*** Supplied information ***

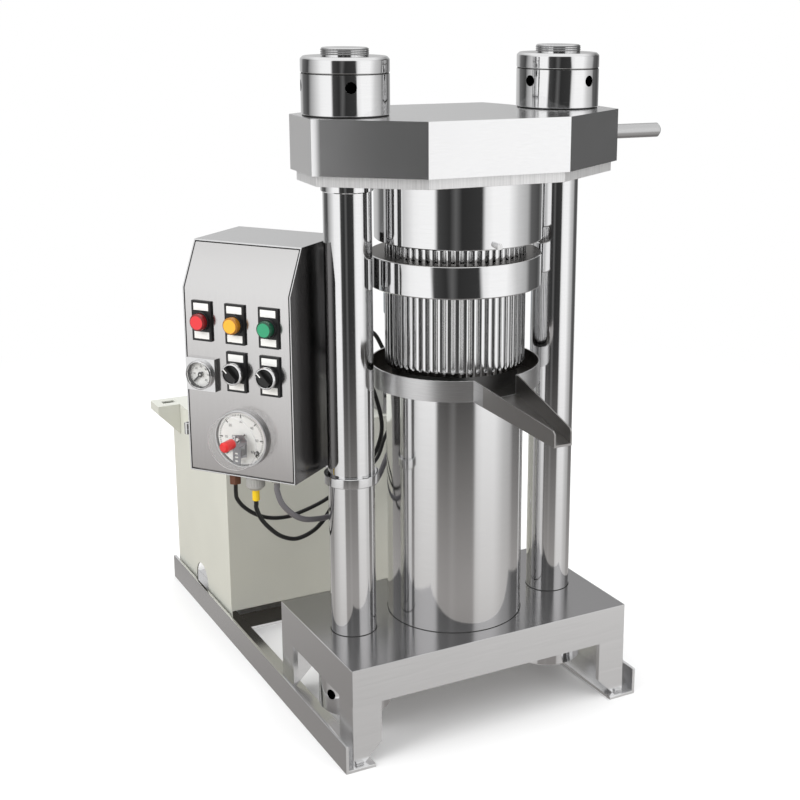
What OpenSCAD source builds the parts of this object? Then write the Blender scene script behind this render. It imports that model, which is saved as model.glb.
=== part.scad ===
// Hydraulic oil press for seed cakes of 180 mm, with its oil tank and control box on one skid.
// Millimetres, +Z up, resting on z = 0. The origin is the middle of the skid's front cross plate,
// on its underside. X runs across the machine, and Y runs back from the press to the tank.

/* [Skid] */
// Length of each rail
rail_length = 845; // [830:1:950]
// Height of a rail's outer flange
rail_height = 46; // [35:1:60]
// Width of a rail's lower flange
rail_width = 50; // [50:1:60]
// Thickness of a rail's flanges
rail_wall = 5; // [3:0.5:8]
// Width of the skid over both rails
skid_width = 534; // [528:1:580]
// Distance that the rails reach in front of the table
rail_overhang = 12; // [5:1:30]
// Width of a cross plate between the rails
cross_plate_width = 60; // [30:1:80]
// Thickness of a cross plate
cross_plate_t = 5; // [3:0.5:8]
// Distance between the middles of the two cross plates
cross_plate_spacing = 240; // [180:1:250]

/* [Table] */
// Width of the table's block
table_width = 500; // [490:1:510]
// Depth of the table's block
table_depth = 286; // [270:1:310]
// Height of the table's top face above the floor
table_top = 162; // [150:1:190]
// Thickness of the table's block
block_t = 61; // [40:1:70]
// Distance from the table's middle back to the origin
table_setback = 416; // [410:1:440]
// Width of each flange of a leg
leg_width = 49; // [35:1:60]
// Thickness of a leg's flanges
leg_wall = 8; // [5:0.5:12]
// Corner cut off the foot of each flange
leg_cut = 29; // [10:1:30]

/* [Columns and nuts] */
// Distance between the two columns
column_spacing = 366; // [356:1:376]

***

● **The task**
Using the listing above, say how many of its lines contain the string "that", giving nothing but the figure.

● **Answer to this task**
2